If lightning strikes the surface 1 km from you, but had a source in the clouds that are 2 km directly above the surface, then the distance from the lightning on the cloud end to you is 2.24 km (using the Pythagorean theorem).  Sound covers that distance in about 6.5 seconds.  In such a case, you will observe the lightning, then begin to hear the sound of thunder after a three second delay (when the sound from the ground side reaches you), and it will continue to rumble for three and a half more seconds (when the last of the sound produced by the lightning arrives to your ears from the cloud end).  In fact, the first sound of thunder that one hears was produced a fraction of a second after the last sound was produced.  Put otherwise, our oratory system experiences the effect of lightning backwards.

Still, this does not capture the essence of what lightning is.

Lightning is a rapid discharge of electrical energy.  Although the mechanism through which the clouds develop charge is not fully understood (some suspect that ice plays a factor), everything that occurs after the cloud develops a large net charge is.  Once charge builds up sufficiently in a cloud, it polarizes the surface of the Earth (the Earth itself is a huge conductor).  As a result, a large potential difference builds up between the two ends.  This potential difference is 'relieved' when a stampede of electrons race from the clouds above to the ground below at over 200,000 km/hr.

The path of a lightning strike is indeed the path taken by the electrons.  So, can I then conclude that electrons are blue?  Not quite.

The reason that lightning is visible is due to both incandescence and luminescence.  Incandescence occurs due to the locally high temperature of air, which emits a blue-white glow.  The luminescence is a bit more complex.

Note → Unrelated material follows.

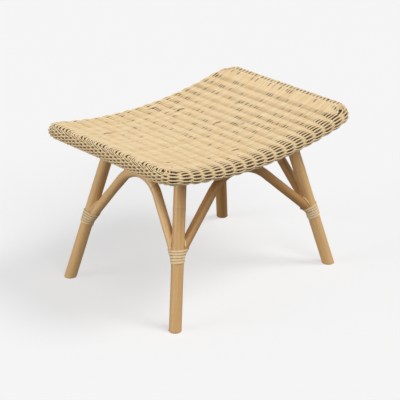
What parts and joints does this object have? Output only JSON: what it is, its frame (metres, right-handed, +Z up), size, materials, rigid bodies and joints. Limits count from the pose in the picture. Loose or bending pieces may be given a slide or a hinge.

The air in the atmosphere consists largely of nitrogen gas molecules.  The rapid flow of energy of the electrical discharge causes the electrons of the nitrogen molecules to move to higher energy states.  However, this state is very temporary - the molecules return to their original state soon after.  And it is this change of state that emits the distinctive blue-white colour that we associate with lightning, and electricity in general.

As such, the visual evidence of lightning is not the charge itself, but rather its effect on the air that it travels through.  And the same is true with the static electricity we see under our sheets on cold winter nights.  Here, we do not have the extreme high temperature that we had with the lightning (no incandescence), so the colour that manifests is due exclusively to the luminescence described above.  It turns out that those "sparks" travelling along your pajamas that freaked you out as a kid were just the flashing of nitrogen molecules.

Now, those static discharges on your pajamas do not produce a sound that resembles thunder.  The reason that lightning makes that thunderous sound is just as non-trivial as the reason it appears blue.  As mentioned above, part of the bluish appearance of the lightning is due to the high temperature air, which causes incandescence.  How hot does the air get?  Immediately after a lightning strike, the air in the vicinity of the lightning path reaches around 30,000 degrees Celsius - that is five times the temperature one would experience if one were hanging out on the surface of the Sun.

While the molecules along the lightning strike become scorching hot, the neighbouring volume of air remains unaffected in terms of temperature.  This massive difference in temperature translates to a giant pressure gradient.  The body of air, wishing for the equilibrium it had moments before the strike, seeks to restore it.  The pressure gradient causes the air to move... fast!  The result is a shock wave: the air moves at a speed faster than that at which it carries sound.  When we hear thunder, we are hearing these shock waves, which occur along the entire length of the lightning bolt.  If you listen to a supersonic jet airplane that is flying nearby, you would notice that it sounds like thunder.  That is because such jets also cause shock waves as they move faster than the speed of sound in air.

Lightning is a very dramatic expression of charge redistribution.  The entire event, itself a complex dance of electrons within the atmosphere, is complete within a fraction of a second.  Due to the intense nature of this phenomenon, I would never wish to eat lightning or crap thunder, as Mickey encourages Rocky to do.  Just the same, I would hate to enter the ring with someone who does.